- What is needed:
Reproduce the complete listing without any deviation.

── Dataset section

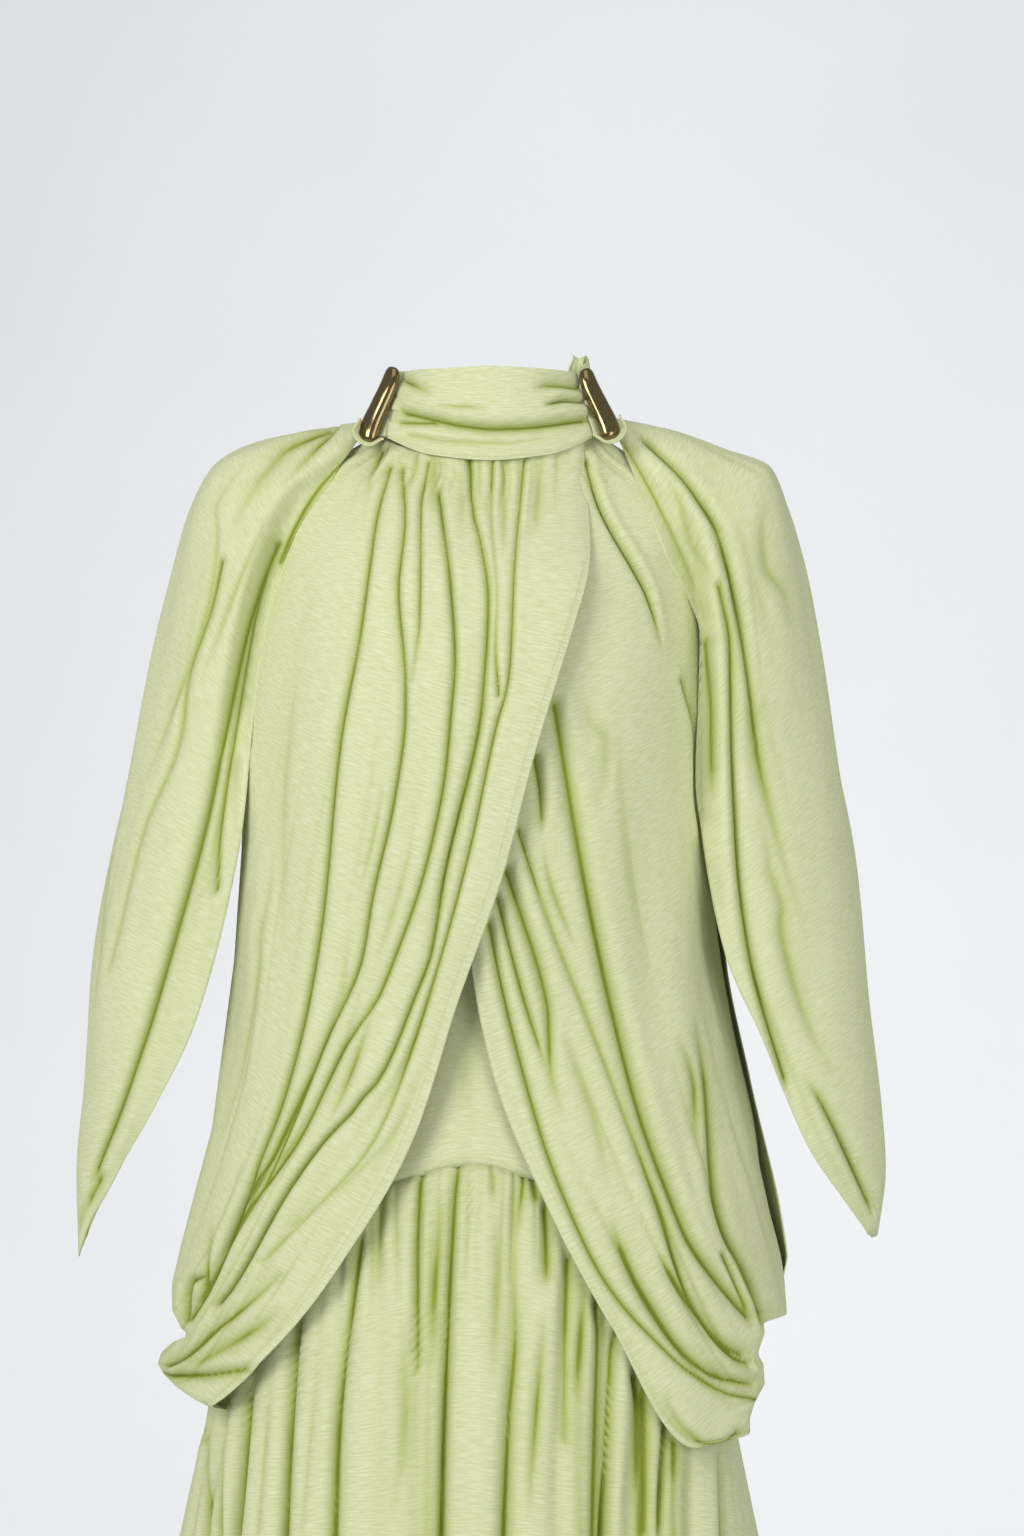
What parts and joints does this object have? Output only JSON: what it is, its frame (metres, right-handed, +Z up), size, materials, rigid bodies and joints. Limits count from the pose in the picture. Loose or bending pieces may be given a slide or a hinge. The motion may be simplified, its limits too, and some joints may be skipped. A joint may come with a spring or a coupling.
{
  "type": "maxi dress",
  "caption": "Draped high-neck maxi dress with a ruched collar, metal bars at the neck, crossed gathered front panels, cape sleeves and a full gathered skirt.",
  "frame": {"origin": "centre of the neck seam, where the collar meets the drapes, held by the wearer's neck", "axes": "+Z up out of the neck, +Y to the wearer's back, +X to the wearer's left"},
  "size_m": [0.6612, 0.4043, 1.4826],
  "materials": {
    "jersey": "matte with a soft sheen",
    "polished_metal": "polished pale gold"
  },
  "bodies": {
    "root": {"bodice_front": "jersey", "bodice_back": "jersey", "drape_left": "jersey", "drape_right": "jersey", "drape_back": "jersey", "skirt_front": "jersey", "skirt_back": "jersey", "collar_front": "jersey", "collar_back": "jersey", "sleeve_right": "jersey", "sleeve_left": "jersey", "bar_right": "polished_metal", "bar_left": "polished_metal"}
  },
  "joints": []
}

────

- Completed task:
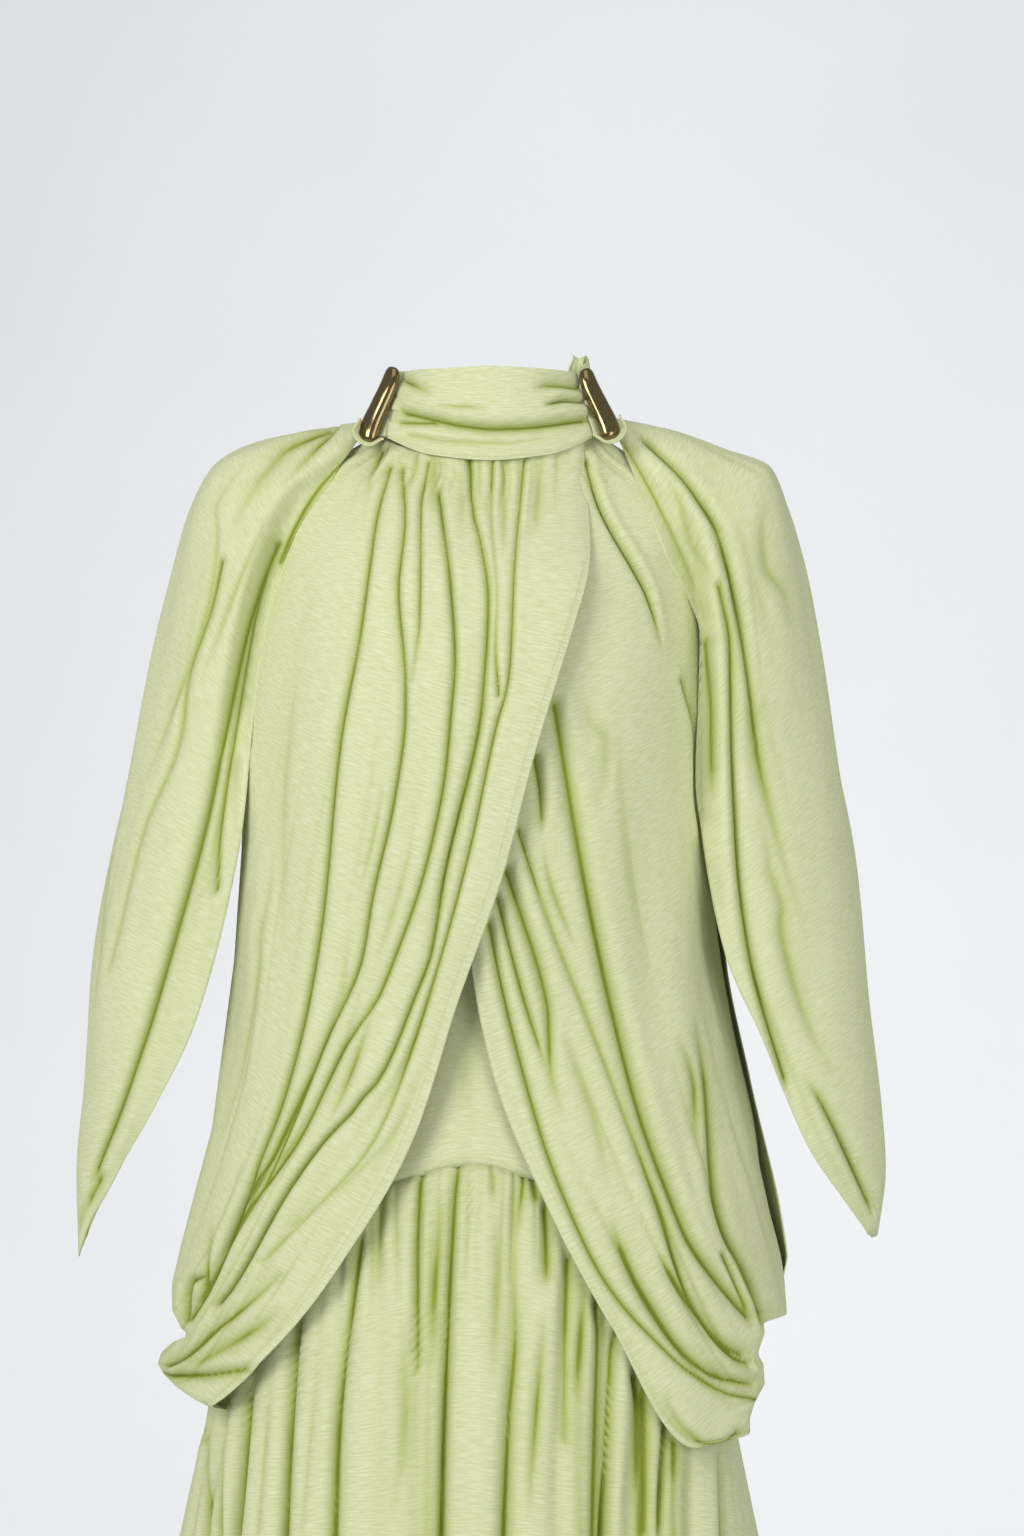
What parts and joints does this object have? Output only JSON: what it is, its frame (metres, right-handed, +Z up), size, materials, rigid bodies and joints. Limits count from the pose in the picture. Loose or bending pieces may be given a slide or a hinge. The motion may be simplified, its limits too, and some joints may be skipped. A joint may come with a spring or a coupling.
{
  "type": "maxi dress",
  "caption": "Draped high-neck maxi dress with a ruched collar, metal bars at the neck, crossed gathered front panels, cape sleeves and a full gathered skirt.",
  "frame": {"origin": "centre of the neck seam, where the collar meets the drapes, held by the wearer's neck", "axes": "+Z up out of the neck, +Y to the wearer's back, +X to the wearer's left"},
  "size_m": [0.6612, 0.4043, 1.4826],
  "materials": {
    "jersey": "matte with a soft sheen",
    "polished_metal": "polished pale gold"
  },
  "bodies": {
    "root": {"bodice_front": "jersey", "bodice_back": "jersey", "drape_left": "jersey", "drape_right": "jersey", "drape_back": "jersey", "skirt_front": "jersey", "skirt_back": "jersey", "collar_front": "jersey", "collar_back": "jersey", "sleeve_right": "jersey", "sleeve_left": "jersey", "bar_right": "polished_metal", "bar_left": "polished_metal"}
  },
  "joints": []
}